━━━ Exercise input

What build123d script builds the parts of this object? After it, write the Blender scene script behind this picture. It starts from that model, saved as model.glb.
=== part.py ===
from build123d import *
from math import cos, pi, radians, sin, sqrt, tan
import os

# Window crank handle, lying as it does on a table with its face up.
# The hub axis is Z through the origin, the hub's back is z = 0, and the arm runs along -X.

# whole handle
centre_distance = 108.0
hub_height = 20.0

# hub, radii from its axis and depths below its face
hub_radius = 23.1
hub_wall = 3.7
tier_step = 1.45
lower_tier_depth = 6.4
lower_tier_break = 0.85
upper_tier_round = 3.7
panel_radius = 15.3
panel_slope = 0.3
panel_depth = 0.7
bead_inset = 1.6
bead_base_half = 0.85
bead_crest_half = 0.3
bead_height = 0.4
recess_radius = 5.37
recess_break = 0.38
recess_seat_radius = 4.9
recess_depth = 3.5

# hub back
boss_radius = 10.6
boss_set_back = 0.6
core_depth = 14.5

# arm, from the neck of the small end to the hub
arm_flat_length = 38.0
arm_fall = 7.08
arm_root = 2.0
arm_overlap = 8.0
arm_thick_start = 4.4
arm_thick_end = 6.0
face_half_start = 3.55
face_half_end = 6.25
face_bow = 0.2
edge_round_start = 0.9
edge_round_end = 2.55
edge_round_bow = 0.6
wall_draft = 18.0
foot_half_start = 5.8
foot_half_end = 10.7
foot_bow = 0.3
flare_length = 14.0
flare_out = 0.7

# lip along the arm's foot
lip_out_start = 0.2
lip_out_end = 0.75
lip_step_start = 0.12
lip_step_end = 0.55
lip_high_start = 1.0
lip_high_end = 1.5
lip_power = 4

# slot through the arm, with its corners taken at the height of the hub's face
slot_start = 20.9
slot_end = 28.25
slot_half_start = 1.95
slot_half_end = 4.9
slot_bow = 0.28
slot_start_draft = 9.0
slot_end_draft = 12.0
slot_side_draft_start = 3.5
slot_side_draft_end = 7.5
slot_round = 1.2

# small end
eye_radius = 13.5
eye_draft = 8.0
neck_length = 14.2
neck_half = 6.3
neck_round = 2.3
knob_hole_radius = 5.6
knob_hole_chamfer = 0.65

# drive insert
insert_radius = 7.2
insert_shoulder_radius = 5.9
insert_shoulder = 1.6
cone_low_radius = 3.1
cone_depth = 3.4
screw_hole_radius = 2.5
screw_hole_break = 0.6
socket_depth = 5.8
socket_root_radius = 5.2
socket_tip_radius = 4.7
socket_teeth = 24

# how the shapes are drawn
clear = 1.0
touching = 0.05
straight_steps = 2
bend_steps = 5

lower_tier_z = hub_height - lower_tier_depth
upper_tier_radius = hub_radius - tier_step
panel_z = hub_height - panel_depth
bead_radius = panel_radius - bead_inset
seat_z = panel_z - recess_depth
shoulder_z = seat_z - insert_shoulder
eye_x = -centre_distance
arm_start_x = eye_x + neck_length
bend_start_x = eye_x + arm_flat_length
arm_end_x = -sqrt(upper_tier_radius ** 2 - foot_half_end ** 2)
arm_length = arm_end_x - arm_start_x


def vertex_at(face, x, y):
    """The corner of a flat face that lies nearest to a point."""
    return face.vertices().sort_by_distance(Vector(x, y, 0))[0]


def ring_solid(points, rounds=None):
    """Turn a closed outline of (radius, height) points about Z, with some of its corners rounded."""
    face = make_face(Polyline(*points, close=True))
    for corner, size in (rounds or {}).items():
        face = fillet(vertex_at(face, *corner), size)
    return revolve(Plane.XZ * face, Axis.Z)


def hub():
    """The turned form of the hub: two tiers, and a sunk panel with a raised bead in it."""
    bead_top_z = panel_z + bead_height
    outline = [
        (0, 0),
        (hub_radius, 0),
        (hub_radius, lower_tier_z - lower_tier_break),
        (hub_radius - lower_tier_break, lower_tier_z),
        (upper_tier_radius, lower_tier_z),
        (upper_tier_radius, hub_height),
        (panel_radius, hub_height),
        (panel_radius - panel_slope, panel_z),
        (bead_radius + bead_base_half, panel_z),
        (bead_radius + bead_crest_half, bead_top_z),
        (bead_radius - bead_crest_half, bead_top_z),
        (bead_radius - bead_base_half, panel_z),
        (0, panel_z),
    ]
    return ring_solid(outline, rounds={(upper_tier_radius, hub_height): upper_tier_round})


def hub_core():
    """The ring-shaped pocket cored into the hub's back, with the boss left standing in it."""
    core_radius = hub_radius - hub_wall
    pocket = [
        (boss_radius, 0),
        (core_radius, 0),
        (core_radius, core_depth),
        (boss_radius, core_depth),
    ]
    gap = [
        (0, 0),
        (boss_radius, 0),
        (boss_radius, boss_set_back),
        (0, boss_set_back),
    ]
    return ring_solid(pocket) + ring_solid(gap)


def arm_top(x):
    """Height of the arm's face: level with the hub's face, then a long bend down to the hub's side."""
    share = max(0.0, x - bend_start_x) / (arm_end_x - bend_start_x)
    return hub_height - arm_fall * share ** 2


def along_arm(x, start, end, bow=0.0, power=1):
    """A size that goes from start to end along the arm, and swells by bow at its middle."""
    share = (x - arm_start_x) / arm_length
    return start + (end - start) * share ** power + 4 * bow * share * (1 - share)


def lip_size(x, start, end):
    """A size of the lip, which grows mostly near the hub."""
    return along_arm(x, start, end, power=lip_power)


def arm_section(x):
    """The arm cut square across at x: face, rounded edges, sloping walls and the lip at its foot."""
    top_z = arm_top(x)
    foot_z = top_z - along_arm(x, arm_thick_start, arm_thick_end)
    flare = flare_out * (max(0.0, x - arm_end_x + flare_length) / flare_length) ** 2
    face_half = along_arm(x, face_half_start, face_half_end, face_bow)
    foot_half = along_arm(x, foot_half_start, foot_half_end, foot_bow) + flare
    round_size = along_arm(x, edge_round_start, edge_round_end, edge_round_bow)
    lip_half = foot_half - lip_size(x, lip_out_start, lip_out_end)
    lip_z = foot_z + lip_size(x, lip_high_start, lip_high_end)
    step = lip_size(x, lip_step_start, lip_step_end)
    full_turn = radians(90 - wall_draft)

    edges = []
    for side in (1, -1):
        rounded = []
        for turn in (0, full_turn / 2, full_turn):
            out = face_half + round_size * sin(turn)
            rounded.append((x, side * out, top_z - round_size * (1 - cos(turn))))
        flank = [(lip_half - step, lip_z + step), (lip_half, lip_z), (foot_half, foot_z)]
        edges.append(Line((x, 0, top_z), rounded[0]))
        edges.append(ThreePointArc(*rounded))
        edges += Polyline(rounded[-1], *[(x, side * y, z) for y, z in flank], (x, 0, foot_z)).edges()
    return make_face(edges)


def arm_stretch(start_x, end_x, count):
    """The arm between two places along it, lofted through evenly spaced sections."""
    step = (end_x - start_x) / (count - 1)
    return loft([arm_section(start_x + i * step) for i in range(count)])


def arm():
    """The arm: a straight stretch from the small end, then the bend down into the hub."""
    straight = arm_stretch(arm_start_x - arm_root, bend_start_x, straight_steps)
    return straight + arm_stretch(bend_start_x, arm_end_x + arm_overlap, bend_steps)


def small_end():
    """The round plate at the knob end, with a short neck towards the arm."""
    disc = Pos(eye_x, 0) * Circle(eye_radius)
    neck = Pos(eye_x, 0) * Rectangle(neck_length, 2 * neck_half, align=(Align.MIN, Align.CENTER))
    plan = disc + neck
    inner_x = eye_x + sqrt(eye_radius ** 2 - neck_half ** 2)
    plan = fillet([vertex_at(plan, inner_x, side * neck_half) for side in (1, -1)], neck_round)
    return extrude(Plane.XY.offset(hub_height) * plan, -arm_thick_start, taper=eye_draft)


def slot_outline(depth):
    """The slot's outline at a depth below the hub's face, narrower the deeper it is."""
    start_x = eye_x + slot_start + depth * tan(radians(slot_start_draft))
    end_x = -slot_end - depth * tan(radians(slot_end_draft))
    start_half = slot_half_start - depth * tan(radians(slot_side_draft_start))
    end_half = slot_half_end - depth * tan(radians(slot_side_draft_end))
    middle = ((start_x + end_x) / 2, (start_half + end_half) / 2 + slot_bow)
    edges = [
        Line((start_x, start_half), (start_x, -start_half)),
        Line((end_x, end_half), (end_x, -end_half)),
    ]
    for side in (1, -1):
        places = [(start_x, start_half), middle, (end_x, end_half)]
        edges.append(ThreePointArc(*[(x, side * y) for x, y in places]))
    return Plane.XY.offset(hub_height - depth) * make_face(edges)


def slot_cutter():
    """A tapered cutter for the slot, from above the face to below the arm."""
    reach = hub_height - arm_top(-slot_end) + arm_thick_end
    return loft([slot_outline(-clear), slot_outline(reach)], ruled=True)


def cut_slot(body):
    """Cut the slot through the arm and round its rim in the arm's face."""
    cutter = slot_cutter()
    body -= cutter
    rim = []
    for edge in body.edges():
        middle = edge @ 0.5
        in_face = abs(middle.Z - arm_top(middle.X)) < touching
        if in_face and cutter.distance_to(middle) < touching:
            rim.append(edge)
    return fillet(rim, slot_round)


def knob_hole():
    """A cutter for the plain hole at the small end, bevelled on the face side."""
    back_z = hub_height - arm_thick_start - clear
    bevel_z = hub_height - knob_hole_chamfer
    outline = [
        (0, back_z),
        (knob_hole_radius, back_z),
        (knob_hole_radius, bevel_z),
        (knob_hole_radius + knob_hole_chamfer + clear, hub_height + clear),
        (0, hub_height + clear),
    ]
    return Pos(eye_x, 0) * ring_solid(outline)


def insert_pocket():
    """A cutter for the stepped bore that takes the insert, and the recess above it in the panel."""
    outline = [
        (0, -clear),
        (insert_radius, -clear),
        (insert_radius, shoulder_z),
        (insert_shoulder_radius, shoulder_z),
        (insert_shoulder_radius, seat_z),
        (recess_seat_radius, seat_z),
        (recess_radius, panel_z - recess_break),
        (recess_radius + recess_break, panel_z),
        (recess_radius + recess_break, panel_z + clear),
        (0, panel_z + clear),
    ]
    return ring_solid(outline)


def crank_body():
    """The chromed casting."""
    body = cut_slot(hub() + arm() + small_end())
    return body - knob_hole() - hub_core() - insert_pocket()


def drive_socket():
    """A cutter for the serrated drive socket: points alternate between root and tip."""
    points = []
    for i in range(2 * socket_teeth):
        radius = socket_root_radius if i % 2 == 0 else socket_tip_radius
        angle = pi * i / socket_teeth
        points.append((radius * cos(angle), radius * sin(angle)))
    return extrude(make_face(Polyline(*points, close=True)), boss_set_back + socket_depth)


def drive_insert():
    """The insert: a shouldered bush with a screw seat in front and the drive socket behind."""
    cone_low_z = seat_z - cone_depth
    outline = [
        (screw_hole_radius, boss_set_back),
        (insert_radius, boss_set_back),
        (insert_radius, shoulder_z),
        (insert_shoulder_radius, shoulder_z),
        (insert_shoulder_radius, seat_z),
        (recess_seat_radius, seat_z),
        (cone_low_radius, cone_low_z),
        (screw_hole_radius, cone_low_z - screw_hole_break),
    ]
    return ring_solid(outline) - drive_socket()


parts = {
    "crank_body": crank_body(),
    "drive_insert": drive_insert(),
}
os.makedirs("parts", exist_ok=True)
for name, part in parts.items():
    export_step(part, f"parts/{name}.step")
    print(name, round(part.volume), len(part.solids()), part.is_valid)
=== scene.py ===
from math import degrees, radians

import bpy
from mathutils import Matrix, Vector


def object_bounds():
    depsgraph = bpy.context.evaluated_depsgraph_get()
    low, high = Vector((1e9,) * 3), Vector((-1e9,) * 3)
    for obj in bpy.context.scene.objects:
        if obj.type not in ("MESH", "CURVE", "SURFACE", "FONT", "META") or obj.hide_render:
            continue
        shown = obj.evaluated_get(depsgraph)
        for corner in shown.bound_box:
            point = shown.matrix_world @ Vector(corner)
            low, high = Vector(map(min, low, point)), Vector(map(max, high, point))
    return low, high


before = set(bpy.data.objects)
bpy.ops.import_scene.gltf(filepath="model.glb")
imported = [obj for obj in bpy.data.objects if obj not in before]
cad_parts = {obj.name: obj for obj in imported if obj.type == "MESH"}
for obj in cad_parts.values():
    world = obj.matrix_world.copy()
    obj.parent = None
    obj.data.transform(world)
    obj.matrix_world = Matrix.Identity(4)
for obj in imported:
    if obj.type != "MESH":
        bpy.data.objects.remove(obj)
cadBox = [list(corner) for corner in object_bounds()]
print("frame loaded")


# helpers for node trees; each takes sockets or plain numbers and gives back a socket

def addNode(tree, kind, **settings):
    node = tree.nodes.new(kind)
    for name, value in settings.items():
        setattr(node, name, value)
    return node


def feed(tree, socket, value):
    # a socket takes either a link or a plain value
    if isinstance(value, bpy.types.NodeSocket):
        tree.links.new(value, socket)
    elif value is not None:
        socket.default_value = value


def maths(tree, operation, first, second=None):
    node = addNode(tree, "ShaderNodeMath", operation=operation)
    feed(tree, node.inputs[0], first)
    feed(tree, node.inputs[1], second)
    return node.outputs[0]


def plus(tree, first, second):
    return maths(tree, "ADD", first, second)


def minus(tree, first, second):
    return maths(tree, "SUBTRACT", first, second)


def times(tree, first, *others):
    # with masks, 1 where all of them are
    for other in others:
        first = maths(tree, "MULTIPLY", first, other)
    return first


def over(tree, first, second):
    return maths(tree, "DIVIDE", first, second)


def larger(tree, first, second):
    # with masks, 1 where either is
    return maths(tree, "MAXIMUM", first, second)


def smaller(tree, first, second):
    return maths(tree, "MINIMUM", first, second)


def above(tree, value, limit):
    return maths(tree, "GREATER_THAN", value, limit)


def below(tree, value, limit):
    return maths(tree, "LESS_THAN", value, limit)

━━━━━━
━━━ Exercise input

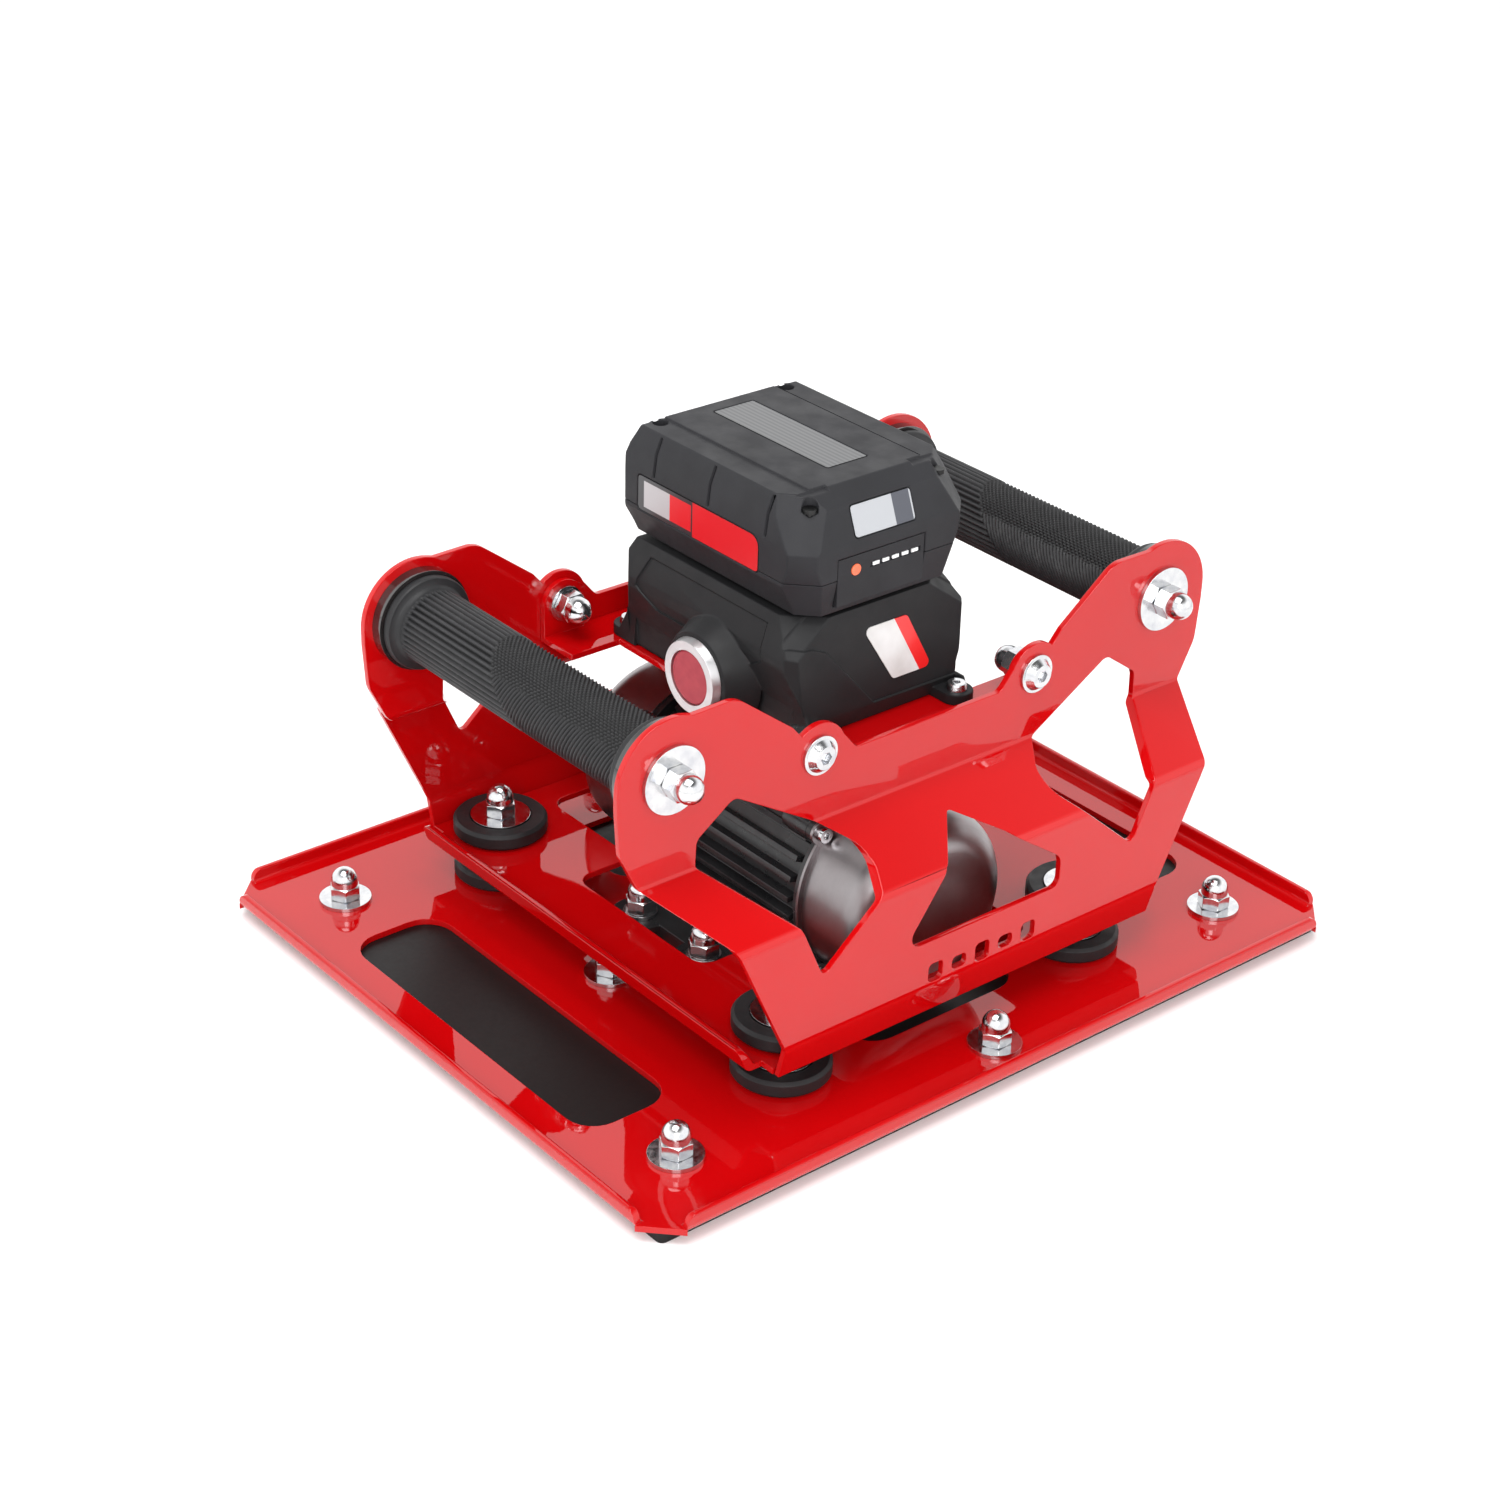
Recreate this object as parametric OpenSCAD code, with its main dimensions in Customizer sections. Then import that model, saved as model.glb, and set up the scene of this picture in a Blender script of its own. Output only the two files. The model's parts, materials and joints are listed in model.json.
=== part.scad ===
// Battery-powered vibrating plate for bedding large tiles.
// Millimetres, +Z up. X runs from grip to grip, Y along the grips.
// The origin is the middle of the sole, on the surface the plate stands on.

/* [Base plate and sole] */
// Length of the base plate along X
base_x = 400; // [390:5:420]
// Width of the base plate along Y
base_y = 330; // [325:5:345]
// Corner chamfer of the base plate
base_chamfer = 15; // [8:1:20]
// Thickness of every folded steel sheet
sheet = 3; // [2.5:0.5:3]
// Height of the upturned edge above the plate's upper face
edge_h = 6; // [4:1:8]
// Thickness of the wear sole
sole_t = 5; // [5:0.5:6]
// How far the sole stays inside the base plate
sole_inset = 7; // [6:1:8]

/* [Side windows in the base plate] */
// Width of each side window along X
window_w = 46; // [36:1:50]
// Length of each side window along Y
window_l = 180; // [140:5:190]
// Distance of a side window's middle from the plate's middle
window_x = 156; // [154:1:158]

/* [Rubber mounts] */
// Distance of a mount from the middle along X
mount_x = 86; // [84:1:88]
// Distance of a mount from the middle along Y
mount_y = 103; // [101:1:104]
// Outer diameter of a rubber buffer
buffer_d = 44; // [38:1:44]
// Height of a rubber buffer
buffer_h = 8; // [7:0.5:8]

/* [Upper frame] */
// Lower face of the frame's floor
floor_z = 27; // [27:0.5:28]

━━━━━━

» **Work to complete**
Using the entries above, extract exactly the span from the line with "for name, part" to the line with "# helpers for", both lines included; leave out everything else.

» **Solution for this exercise**
for name, part in parts.items():
    export_step(part, f"parts/{name}.step")
    print(name, round(part.volume), len(part.solids()), part.is_valid)
=== scene.py ===
from math import degrees, radians

import bpy
from mathutils import Matrix, Vector


def object_bounds():
    depsgraph = bpy.context.evaluated_depsgraph_get()
    low, high = Vector((1e9,) * 3), Vector((-1e9,) * 3)
    for obj in bpy.context.scene.objects:
        if obj.type not in ("MESH", "CURVE", "SURFACE", "FONT", "META") or obj.hide_render:
            continue
        shown = obj.evaluated_get(depsgraph)
        for corner in shown.bound_box:
            point = shown.matrix_world @ Vector(corner)
            low, high = Vector(map(min, low, point)), Vector(map(max, high, point))
    return low, high


before = set(bpy.data.objects)
bpy.ops.import_scene.gltf(filepath="model.glb")
imported = [obj for obj in bpy.data.objects if obj not in before]
cad_parts = {obj.name: obj for obj in imported if obj.type == "MESH"}
for obj in cad_parts.values():
    world = obj.matrix_world.copy()
    obj.parent = None
    obj.data.transform(world)
    obj.matrix_world = Matrix.Identity(4)
for obj in imported:
    if obj.type != "MESH":
        bpy.data.objects.remove(obj)
cadBox = [list(corner) for corner in object_bounds()]
print("frame loaded")


# helpers for node trees; each takes sockets or plain numbers and gives back a socket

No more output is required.